=== Work instructions ===
Reproduce exactly the lines beginning with the line that contains "The three.js and" and ending at the final line of the material below.

((

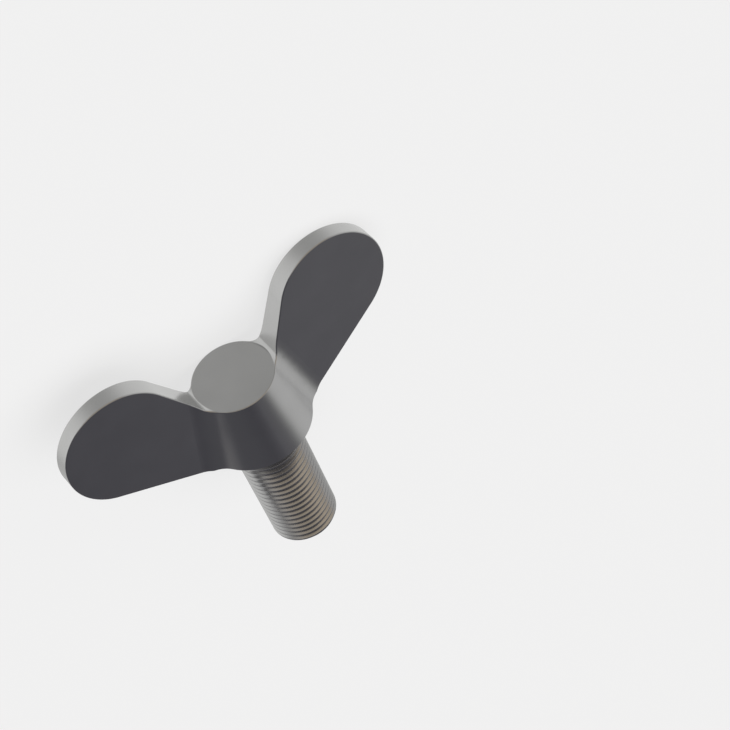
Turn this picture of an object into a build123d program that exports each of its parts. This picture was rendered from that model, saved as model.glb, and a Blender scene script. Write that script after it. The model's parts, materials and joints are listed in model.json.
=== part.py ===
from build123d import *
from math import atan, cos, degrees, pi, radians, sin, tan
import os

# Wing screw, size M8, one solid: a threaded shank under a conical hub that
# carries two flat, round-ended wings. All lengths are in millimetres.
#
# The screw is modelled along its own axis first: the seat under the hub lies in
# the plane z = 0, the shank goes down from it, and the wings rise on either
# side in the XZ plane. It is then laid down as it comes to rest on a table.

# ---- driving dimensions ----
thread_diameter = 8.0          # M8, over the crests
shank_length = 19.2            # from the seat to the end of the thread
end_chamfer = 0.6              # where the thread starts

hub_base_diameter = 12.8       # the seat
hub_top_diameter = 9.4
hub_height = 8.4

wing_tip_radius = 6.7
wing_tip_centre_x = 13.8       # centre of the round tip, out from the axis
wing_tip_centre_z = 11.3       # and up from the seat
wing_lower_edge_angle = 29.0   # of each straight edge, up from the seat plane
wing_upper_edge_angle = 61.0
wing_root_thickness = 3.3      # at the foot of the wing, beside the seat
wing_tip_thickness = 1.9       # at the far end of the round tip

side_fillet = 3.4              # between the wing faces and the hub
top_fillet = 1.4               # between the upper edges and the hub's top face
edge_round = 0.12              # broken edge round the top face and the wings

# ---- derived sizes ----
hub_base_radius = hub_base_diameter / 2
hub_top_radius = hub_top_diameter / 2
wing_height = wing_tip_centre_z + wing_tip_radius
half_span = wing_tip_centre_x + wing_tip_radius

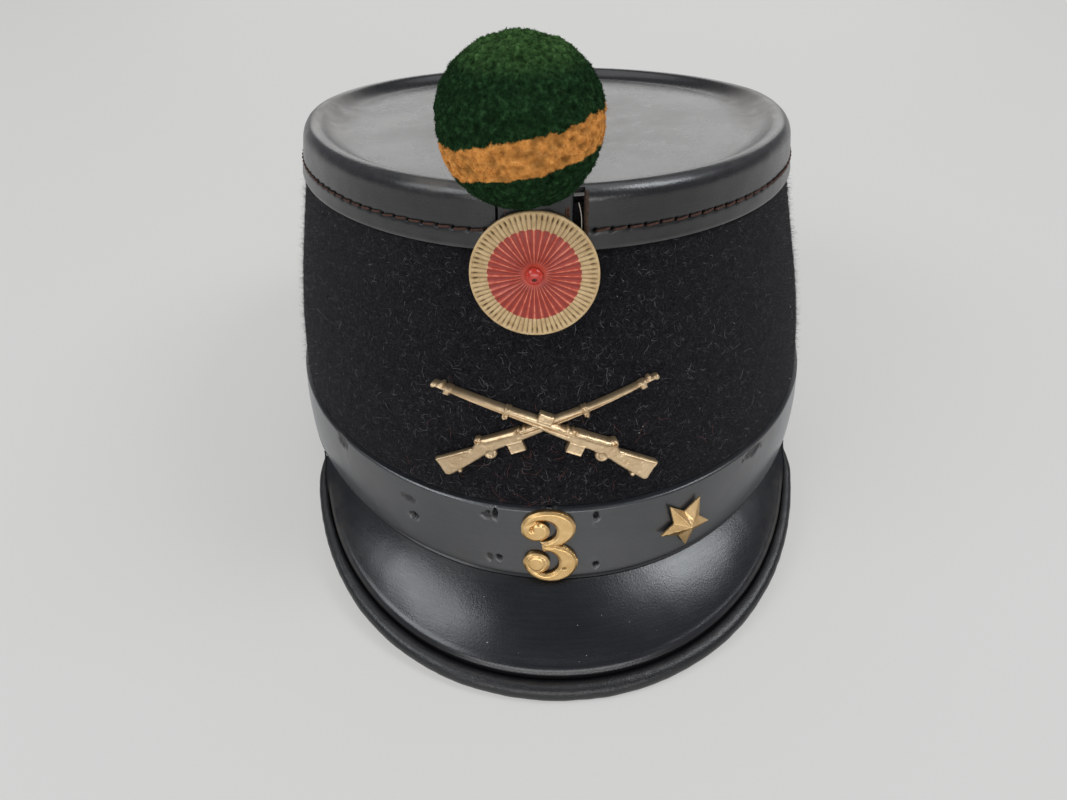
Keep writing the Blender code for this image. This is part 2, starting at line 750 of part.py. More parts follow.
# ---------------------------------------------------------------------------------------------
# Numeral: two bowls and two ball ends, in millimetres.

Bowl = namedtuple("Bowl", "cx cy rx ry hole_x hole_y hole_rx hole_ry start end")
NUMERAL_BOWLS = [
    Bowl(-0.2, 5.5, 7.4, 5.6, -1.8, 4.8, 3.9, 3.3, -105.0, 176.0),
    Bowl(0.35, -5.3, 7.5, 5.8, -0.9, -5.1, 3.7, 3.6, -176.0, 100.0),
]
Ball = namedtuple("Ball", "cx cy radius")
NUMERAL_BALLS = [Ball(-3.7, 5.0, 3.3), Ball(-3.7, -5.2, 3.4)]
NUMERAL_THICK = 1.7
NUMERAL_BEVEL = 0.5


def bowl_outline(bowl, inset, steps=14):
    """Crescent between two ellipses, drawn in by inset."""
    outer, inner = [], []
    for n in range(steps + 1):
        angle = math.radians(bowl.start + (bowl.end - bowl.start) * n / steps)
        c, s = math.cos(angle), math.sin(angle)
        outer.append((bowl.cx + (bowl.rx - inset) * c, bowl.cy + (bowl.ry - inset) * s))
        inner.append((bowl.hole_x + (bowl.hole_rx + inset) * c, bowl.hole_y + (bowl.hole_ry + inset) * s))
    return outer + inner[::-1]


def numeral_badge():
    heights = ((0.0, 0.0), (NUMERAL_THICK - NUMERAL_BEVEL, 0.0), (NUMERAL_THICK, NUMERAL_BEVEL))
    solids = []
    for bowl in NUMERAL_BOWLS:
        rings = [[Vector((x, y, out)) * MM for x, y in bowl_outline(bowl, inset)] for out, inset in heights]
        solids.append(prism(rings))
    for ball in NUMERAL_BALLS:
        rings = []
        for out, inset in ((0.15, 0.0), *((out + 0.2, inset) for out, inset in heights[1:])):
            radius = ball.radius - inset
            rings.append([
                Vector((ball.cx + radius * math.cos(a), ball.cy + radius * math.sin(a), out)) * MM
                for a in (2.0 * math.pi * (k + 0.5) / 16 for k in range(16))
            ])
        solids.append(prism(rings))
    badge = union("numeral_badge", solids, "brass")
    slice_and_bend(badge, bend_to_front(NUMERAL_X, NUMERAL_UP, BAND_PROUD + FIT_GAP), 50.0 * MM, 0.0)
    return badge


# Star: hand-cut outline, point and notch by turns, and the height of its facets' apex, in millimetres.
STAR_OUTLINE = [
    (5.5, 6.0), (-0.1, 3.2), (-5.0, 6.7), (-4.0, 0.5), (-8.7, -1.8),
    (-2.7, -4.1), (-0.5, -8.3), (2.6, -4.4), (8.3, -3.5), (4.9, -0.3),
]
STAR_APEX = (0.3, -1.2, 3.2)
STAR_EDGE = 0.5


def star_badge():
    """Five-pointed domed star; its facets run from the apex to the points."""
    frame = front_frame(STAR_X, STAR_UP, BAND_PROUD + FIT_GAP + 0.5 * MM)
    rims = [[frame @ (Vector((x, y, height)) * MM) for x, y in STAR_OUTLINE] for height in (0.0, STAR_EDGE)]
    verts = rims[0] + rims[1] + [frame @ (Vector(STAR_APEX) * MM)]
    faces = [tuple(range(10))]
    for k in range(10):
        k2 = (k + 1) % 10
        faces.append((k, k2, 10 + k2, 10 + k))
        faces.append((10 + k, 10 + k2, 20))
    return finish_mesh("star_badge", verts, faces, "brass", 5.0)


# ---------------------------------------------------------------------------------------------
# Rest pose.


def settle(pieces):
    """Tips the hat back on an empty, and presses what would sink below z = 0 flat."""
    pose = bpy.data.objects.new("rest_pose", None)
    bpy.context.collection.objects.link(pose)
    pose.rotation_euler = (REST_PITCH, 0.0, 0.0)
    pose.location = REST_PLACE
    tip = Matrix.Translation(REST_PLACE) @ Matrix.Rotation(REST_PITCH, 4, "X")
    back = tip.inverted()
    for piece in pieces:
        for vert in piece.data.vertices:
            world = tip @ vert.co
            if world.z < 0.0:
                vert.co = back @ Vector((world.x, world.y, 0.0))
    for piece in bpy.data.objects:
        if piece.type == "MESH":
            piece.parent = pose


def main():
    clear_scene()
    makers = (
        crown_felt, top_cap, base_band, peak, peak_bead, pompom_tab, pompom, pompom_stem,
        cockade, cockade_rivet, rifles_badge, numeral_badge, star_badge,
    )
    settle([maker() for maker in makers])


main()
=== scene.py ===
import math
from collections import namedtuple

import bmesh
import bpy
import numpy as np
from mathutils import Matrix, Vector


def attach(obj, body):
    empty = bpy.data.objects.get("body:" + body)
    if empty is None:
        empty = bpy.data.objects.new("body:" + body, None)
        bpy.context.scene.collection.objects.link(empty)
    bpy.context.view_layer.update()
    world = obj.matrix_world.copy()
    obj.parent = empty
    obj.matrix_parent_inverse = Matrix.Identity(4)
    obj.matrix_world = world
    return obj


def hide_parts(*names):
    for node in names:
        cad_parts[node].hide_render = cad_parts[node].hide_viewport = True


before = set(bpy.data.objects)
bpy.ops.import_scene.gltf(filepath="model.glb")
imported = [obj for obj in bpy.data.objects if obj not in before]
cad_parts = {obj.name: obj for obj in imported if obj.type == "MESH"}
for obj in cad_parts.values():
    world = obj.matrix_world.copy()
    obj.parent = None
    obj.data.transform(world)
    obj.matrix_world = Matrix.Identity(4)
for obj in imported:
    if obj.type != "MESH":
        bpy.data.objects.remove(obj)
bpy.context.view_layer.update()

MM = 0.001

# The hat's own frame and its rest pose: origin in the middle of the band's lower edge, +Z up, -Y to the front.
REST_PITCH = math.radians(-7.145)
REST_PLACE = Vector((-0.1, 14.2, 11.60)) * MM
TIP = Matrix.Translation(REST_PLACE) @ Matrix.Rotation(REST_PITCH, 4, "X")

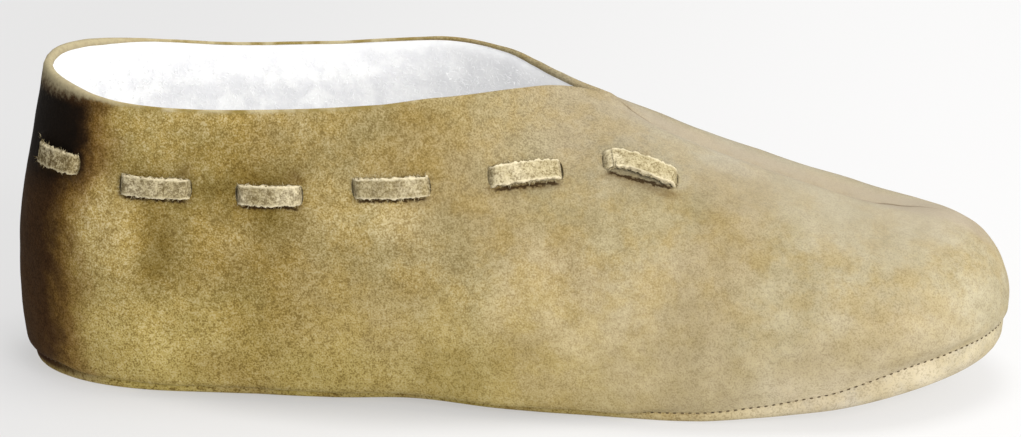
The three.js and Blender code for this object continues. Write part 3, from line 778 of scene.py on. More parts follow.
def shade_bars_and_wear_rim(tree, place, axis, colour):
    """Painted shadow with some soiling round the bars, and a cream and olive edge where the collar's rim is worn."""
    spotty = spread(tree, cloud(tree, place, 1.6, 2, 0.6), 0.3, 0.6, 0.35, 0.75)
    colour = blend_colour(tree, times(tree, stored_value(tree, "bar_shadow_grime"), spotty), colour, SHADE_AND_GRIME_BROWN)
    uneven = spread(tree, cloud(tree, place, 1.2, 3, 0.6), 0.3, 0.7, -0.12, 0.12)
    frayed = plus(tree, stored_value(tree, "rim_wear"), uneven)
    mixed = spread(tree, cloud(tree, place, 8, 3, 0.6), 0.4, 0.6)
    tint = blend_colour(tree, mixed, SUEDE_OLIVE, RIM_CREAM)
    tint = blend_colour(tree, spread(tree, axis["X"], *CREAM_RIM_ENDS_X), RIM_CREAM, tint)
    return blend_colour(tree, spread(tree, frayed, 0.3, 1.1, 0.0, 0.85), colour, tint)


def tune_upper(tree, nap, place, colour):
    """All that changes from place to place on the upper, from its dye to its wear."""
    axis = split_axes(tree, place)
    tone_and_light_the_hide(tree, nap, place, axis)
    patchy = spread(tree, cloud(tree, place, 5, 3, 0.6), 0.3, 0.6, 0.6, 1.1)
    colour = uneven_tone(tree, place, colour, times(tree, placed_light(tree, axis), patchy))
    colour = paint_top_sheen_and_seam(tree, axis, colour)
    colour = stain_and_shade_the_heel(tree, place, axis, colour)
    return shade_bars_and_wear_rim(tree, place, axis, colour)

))

=== Result of the task ===
The three.js and Blender code for this object continues. Write part 3, from line 778 of scene.py on. More parts follow.
def shade_bars_and_wear_rim(tree, place, axis, colour):
    """Painted shadow with some soiling round the bars, and a cream and olive edge where the collar's rim is worn."""
    spotty = spread(tree, cloud(tree, place, 1.6, 2, 0.6), 0.3, 0.6, 0.35, 0.75)
    colour = blend_colour(tree, times(tree, stored_value(tree, "bar_shadow_grime"), spotty), colour, SHADE_AND_GRIME_BROWN)
    uneven = spread(tree, cloud(tree, place, 1.2, 3, 0.6), 0.3, 0.7, -0.12, 0.12)
    frayed = plus(tree, stored_value(tree, "rim_wear"), uneven)
    mixed = spread(tree, cloud(tree, place, 8, 3, 0.6), 0.4, 0.6)
    tint = blend_colour(tree, mixed, SUEDE_OLIVE, RIM_CREAM)
    tint = blend_colour(tree, spread(tree, axis["X"], *CREAM_RIM_ENDS_X), RIM_CREAM, tint)
    return blend_colour(tree, spread(tree, frayed, 0.3, 1.1, 0.0, 0.85), colour, tint)


def tune_upper(tree, nap, place, colour):
    """All that changes from place to place on the upper, from its dye to its wear."""
    axis = split_axes(tree, place)
    tone_and_light_the_hide(tree, nap, place, axis)
    patchy = spread(tree, cloud(tree, place, 5, 3, 0.6), 0.3, 0.6, 0.6, 1.1)
    colour = uneven_tone(tree, place, colour, times(tree, placed_light(tree, axis), patchy))
    colour = paint_top_sheen_and_seam(tree, axis, colour)
    colour = stain_and_shade_the_heel(tree, place, axis, colour)
    return shade_bars_and_wear_rim(tree, place, axis, colour)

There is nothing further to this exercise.